Backing off from a statement he made in June that the oil and gas industry should be fined unless they used more local companies in offshore multi-billion projects, Nova Scotia Premier John Hamm said last week that he would only agree to a system of fines if the energy industry ended its usual practice of giving contracts to local companies. Speaking at a natural gas conference in Halifax, Hamm said he wanted to instead focus on the positive aspects of the industry.
“The day to talk about penalties is the day we stop getting the contracts,” Hamm said. Speaking to a crowd of about 100 executives, Hamm added that he could see evidence that the energy industry was beginning to do more to ensure the local economy benefited from exploration and production efforts. “I believe the (earlier) message is getting through.”

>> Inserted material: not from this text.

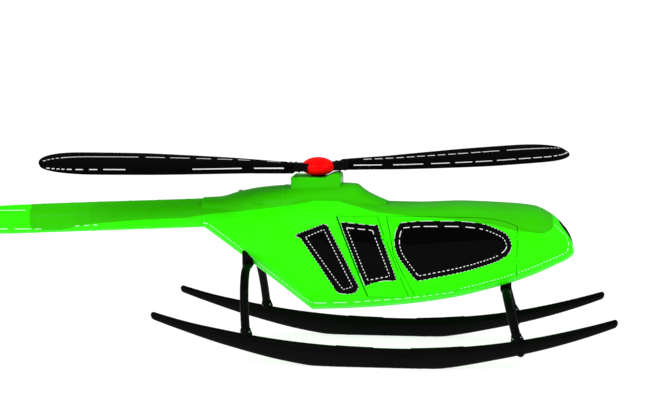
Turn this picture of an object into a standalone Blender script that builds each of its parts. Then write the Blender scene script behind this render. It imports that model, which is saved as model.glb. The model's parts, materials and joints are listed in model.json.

In the region, Imperial Oil Corp., Exxon Mobil Corp. and Shell Canada, among others, have spent almost C$3 billion to date to build production platforms and pipelines off of the prolific Sable Island area, and a third of that, about C$850 million, has been spent in Nova Scotia, he said. Outside of the region, Hamm said almost C$1.25 billion has been spent to date. The Sable Island natural gas fields are now producing 500-600 MMcf/d and the province expects to have at least six major offshore projects begun in the next 10 years.
Under the province’s current rules, companies only have to inform the Canada-Nova Scotia Offshore Petroleum Board how “first consideration and fair opportunity” have been given to local businesses. In June, Hamm had said he wanted the board to have stronger powers, including the right to penalize companies that did not offer enough work for local businesses.